Apparently “cool story, bro” is not an acceptable substitute for “congratulations” when your friend calls and tells you she’s pregnant.
You can let me hold your baby I won’t drop it. If you think I’m the kind of person who would drop a baby you’re flat wrong. And if you’re the sort of person who believes unsubstantiated rumors about me dropping babies, well I just feel sorry for you.
While sitting on the beach, 16 told me he is going to go under the pier with his girlfriend and catch crabs.
They grow up so fast.
23 Mind-Blowing Ways You’ll Never Get Back the Time Spent Reading This List
wife: Why is there a broom in the driveway?
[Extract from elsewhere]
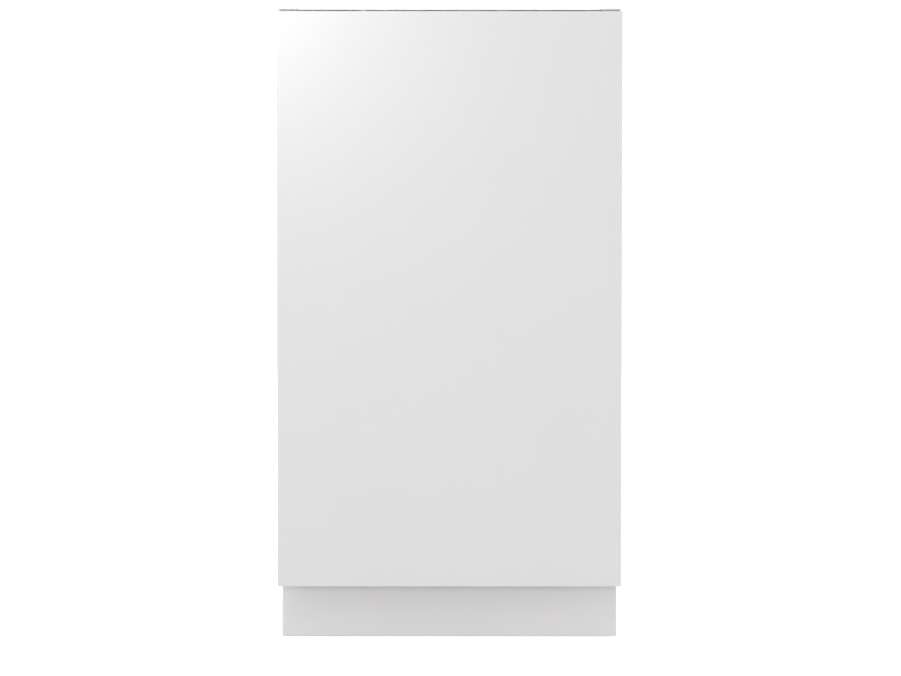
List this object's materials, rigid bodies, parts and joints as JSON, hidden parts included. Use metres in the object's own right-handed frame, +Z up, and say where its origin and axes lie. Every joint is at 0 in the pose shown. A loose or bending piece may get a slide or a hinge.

me: So your mom doesn’t have to borrow the car
The 6yo told my husband to be a dear, which seemed weirdly old-fashioned until I realized it was deer and he wanted to attack him with a toy cheetah
you can do it, they said…put your back into it, they said
Hi Barbara? Yeah I just saw the posters you put up and no, I have not seen your cat but I’d love to. Is now a good time to come take a look?
When people say they’re speechless I always hope they mean it but they usually keep talking
I conduct all my high level anti-robot meetings in a hot tub. A precaution to make sure no one is a secret robot. They are poorly attended.
When I said I was afraid of the dentist, I meant the bill.
SON: Daddy, I keep hearing noises from my closet. I think a monster’s in there.
ME: Yeah, why do you think mom and I chose the other room?
Not to brag, but I can run pretty fast with a tv in my hands.
There are two kinds of dog owners. Those that have tried their dog’s treats and those that are lying.
I saw on a package of condoms they had a money back guarantee. So how does that work? Do I just mail the baby to them?
Is fructose made with real fruct?
my doctor says eating red meat is like a steak thru my heart
I can do 50-100 pushups depending on how many weeks you give me.